WHAT IS BEING ASKED: Output all lines exactly.

MATERIAL:

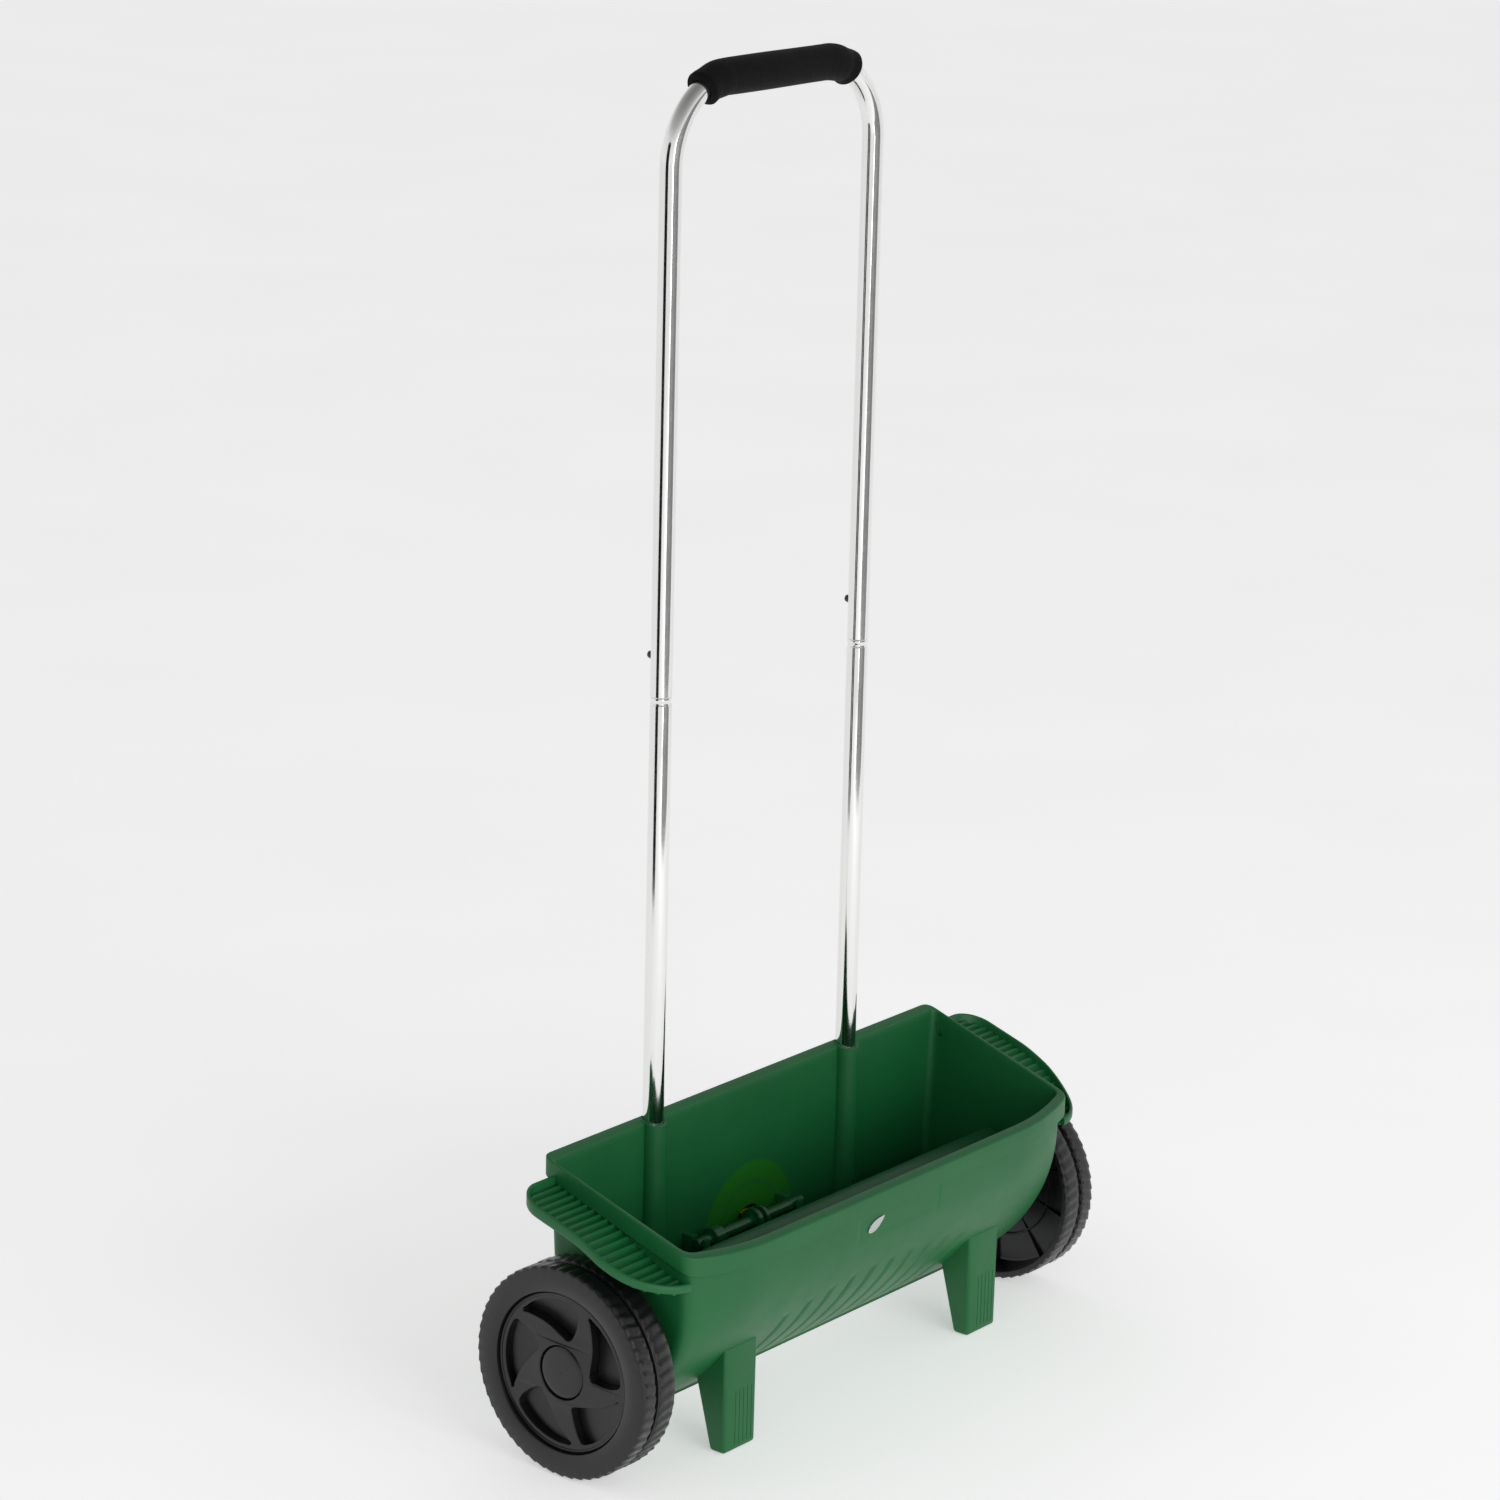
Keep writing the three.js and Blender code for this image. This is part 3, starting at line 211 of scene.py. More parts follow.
def moulded(name, colour, rough=(0.4, 0.5), grain=1500.0, depth=0.00006, spread=0.1, **sockets):
    """Injection-moulded plastic: a fine spark-eroded grain, faint flow marks and uneven gloss."""
    n = Nodes(name)
    flow = n.noise(9.0, 4.0, 0.6)
    low, high = shade(colour, 1 - spread), shade(colour, 1 + spread)
    n.link(n.ramp(flow, [(0.3, low), (0.7, high)]), n.shader.inputs["Base Color"])
    n.link(n.spread(n.noise(55.0, 5.0, 0.65), *rough), n.shader.inputs["Roughness"])
    soft = n.bump(n.noise(26.0, 2.0), 0.12, 0.0006)
    fine = n.bump(n.noise(grain, 2.0, 0.6), 0.25, depth, soft)
    n.link(fine, n.shader.inputs["Normal"])
    return n.finish(**sockets)


def hopper_plastic():
    """The hopper's green plastic, with a painted glow on its rear wall: a lighter disc with a darker ring,
    painted into the base colour in place of the yellow dial scale's light showing through the wall.
    """
    n = Nodes("green_plastic")
    base = (0.0045, 0.112, 0.029)
    flow = n.noise(7.0, 5.0, 0.62)
    green = n.ramp(flow, [(0.3, shade(base, 0.92)), (0.7, shade(base, 1.08))])
    split = n.new("ShaderNodeSeparateXYZ")
    n.link(n.coords, split.inputs[0])
    flat = n.new("ShaderNodeCombineXYZ")
    n.link(split.outputs["X"], flat.inputs["X"])
    n.link(split.outputs["Z"], flat.inputs["Z"])
    centre = n.new("ShaderNodeVectorMath", operation="DISTANCE")
    n.link(flat.outputs[0], centre.inputs[0])
    centre.inputs[1].default_value = (0.0, 0.0, DIAL_Z * MM)
    # painted glow: a lighter green disc round the dial on the outside of the rear wall, with a darker ring at
    # 36 mm, painted in place of the dial scale's light showing through the wall
    disc = n.new("ShaderNodeMapRange")
    disc.inputs["From Min"].default_value = 0.0535
    disc.inputs["From Max"].default_value = 0.0520
    n.link(centre.outputs["Value"], disc.inputs["Value"])
    ring = n.new("ShaderNodeMapRange")
    ring.inputs["From Min"].default_value = 0.0014
    ring.inputs["From Max"].default_value = 0.0026
    off = n.new("ShaderNodeMath", operation="SUBTRACT")
    n.link(centre.outputs["Value"], off.inputs[0])
    off.inputs[1].default_value = 0.036
    size = n.new("ShaderNodeMath", operation="ABSOLUTE")
    n.link(off.outputs[0], size.inputs[0])
    n.link(size.outputs[0], ring.inputs["Value"])
    ring.inputs["To Min"].default_value = 0.6
    rear = n.new("ShaderNodeMath", operation="GREATER_THAN")
    n.link(split.outputs["Y"], rear.inputs[0])
    rear.inputs[1].default_value = (REAR_WALL_Y - WALL - 1 + AXLE_Y) * MM
    mask = n.new("ShaderNodeMath", operation="MULTIPLY")
    n.link(disc.outputs[0], mask.inputs[0])
    n.link(rear.outputs[0], mask.inputs[1])
    painted_glow = n.new("ShaderNodeMath", operation="MULTIPLY")
    n.link(mask.outputs[0], painted_glow.inputs[0])
    n.link(ring.outputs[0], painted_glow.inputs[1])
    # mixes the painted glow's lighter green into the base colour inside the disc
    mix = n.new("ShaderNodeMix", data_type="RGBA")
    n.link(painted_glow.outputs[0], mix.inputs["Factor"])
    n.link(green, mix.inputs["A"])
    mix.inputs["B"].default_value = (0.010, 0.150, 0.009, 1.0)
    n.link(mix.outputs["Result"], n.shader.inputs["Base Color"])
    n.link(n.spread(n.noise(40.0, 5.0, 0.65), 0.40, 0.50), n.shader.inputs["Roughness"])
    soft = n.bump(n.noise(22.0, 2.0), 0.10, 0.0008)
    fine = n.bump(n.noise(1700.0, 2.0, 0.6), 0.22, 0.00006, soft)
    n.link(fine, n.shader.inputs["Normal"])
    return n.finish(Specular_IOR_Level=0.4)


def chrome():
    """Bright plated tube with fine drawing lines along it and faint fingerprints in its gloss."""
    n = Nodes("bright_tube")
    stretch = n.new("ShaderNodeMapping")
    stretch.inputs["Scale"].default_value = (900.0, 900.0, 6.0)
    n.link(n.coords, stretch.inputs["Vector"])
    lines = n.noise(1.0, 3.0, 0.6, stretch.outputs[0])
    tint = n.ramp(lines, [(0.2, (0.80, 0.80, 0.79)), (0.8, (0.92, 0.92, 0.91))])
    n.link(tint, n.shader.inputs["Base Color"])
    n.link(n.spread(n.noise(35.0, 6.0, 0.7), 0.07, 0.14), n.shader.inputs["Roughness"])
    n.link(n.bump(lines, 0.04, 0.00004), n.shader.inputs["Normal"])
    return n.finish(Metallic=1.0)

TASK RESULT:
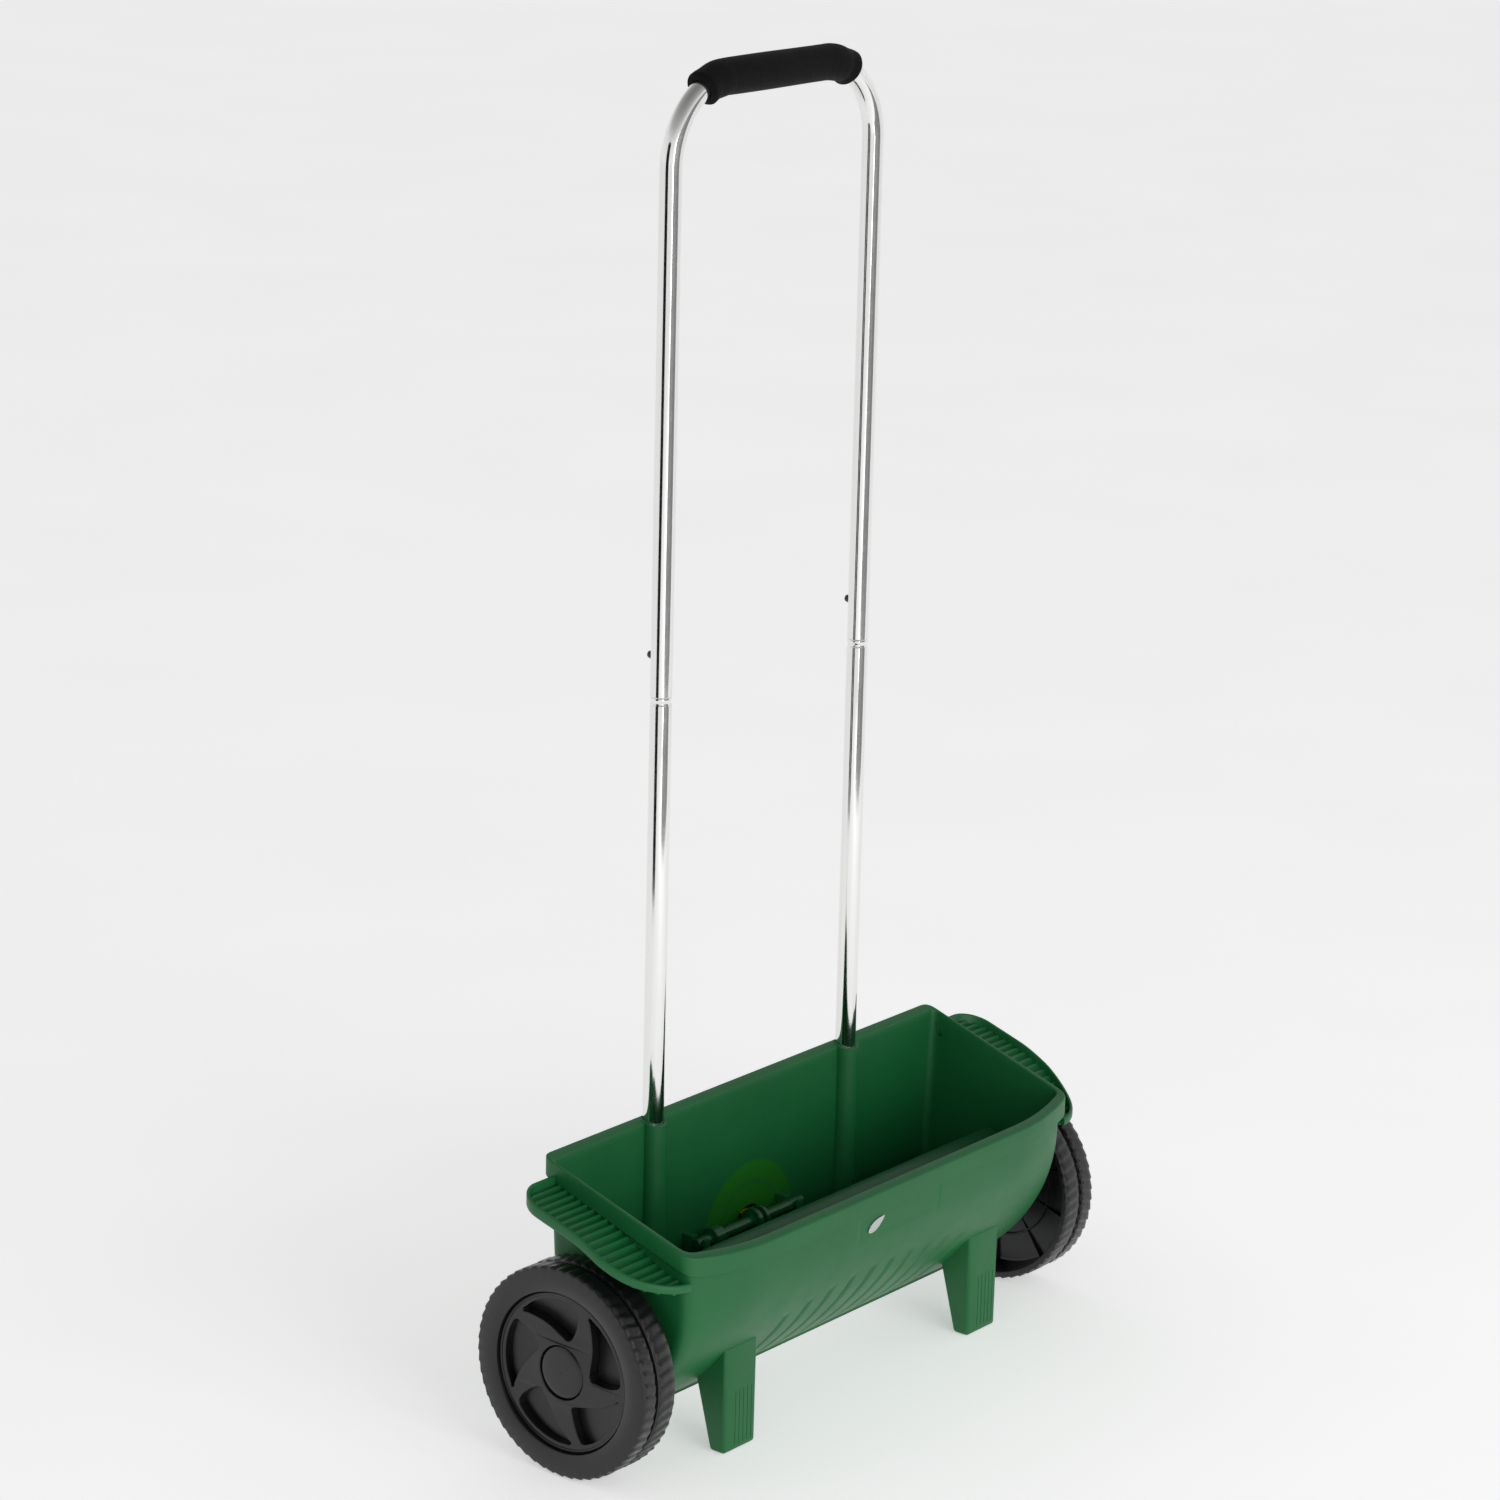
Keep writing the three.js and Blender code for this image. This is part 3, starting at line 211 of scene.py. More parts follow.
def moulded(name, colour, rough=(0.4, 0.5), grain=1500.0, depth=0.00006, spread=0.1, **sockets):
    """Injection-moulded plastic: a fine spark-eroded grain, faint flow marks and uneven gloss."""
    n = Nodes(name)
    flow = n.noise(9.0, 4.0, 0.6)
    low, high = shade(colour, 1 - spread), shade(colour, 1 + spread)
    n.link(n.ramp(flow, [(0.3, low), (0.7, high)]), n.shader.inputs["Base Color"])
    n.link(n.spread(n.noise(55.0, 5.0, 0.65), *rough), n.shader.inputs["Roughness"])
    soft = n.bump(n.noise(26.0, 2.0), 0.12, 0.0006)
    fine = n.bump(n.noise(grain, 2.0, 0.6), 0.25, depth, soft)
    n.link(fine, n.shader.inputs["Normal"])
    return n.finish(**sockets)


def hopper_plastic():
    """The hopper's green plastic, with a painted glow on its rear wall: a lighter disc with a darker ring,
    painted into the base colour in place of the yellow dial scale's light showing through the wall.
    """
    n = Nodes("green_plastic")
    base = (0.0045, 0.112, 0.029)
    flow = n.noise(7.0, 5.0, 0.62)
    green = n.ramp(flow, [(0.3, shade(base, 0.92)), (0.7, shade(base, 1.08))])
    split = n.new("ShaderNodeSeparateXYZ")
    n.link(n.coords, split.inputs[0])
    flat = n.new("ShaderNodeCombineXYZ")
    n.link(split.outputs["X"], flat.inputs["X"])
    n.link(split.outputs["Z"], flat.inputs["Z"])
    centre = n.new("ShaderNodeVectorMath", operation="DISTANCE")
    n.link(flat.outputs[0], centre.inputs[0])
    centre.inputs[1].default_value = (0.0, 0.0, DIAL_Z * MM)
    # painted glow: a lighter green disc round the dial on the outside of the rear wall, with a darker ring at
    # 36 mm, painted in place of the dial scale's light showing through the wall
    disc = n.new("ShaderNodeMapRange")
    disc.inputs["From Min"].default_value = 0.0535
    disc.inputs["From Max"].default_value = 0.0520
    n.link(centre.outputs["Value"], disc.inputs["Value"])
    ring = n.new("ShaderNodeMapRange")
    ring.inputs["From Min"].default_value = 0.0014
    ring.inputs["From Max"].default_value = 0.0026
    off = n.new("ShaderNodeMath", operation="SUBTRACT")
    n.link(centre.outputs["Value"], off.inputs[0])
    off.inputs[1].default_value = 0.036
    size = n.new("ShaderNodeMath", operation="ABSOLUTE")
    n.link(off.outputs[0], size.inputs[0])
    n.link(size.outputs[0], ring.inputs["Value"])
    ring.inputs["To Min"].default_value = 0.6
    rear = n.new("ShaderNodeMath", operation="GREATER_THAN")
    n.link(split.outputs["Y"], rear.inputs[0])
    rear.inputs[1].default_value = (REAR_WALL_Y - WALL - 1 + AXLE_Y) * MM
    mask = n.new("ShaderNodeMath", operation="MULTIPLY")
    n.link(disc.outputs[0], mask.inputs[0])
    n.link(rear.outputs[0], mask.inputs[1])
    painted_glow = n.new("ShaderNodeMath", operation="MULTIPLY")
    n.link(mask.outputs[0], painted_glow.inputs[0])
    n.link(ring.outputs[0], painted_glow.inputs[1])
    # mixes the painted glow's lighter green into the base colour inside the disc
    mix = n.new("ShaderNodeMix", data_type="RGBA")
    n.link(painted_glow.outputs[0], mix.inputs["Factor"])
    n.link(green, mix.inputs["A"])
    mix.inputs["B"].default_value = (0.010, 0.150, 0.009, 1.0)
    n.link(mix.outputs["Result"], n.shader.inputs["Base Color"])
    n.link(n.spread(n.noise(40.0, 5.0, 0.65), 0.40, 0.50), n.shader.inputs["Roughness"])
    soft = n.bump(n.noise(22.0, 2.0), 0.10, 0.0008)
    fine = n.bump(n.noise(1700.0, 2.0, 0.6), 0.22, 0.00006, soft)
    n.link(fine, n.shader.inputs["Normal"])
    return n.finish(Specular_IOR_Level=0.4)


def chrome():
    """Bright plated tube with fine drawing lines along it and faint fingerprints in its gloss."""
    n = Nodes("bright_tube")
    stretch = n.new("ShaderNodeMapping")
    stretch.inputs["Scale"].default_value = (900.0, 900.0, 6.0)
    n.link(n.coords, stretch.inputs["Vector"])
    lines = n.noise(1.0, 3.0, 0.6, stretch.outputs[0])
    tint = n.ramp(lines, [(0.2, (0.80, 0.80, 0.79)), (0.8, (0.92, 0.92, 0.91))])
    n.link(tint, n.shader.inputs["Base Color"])
    n.link(n.spread(n.noise(35.0, 6.0, 0.7), 0.07, 0.14), n.shader.inputs["Roughness"])
    n.link(n.bump(lines, 0.04, 0.00004), n.shader.inputs["Normal"])
    return n.finish(Metallic=1.0)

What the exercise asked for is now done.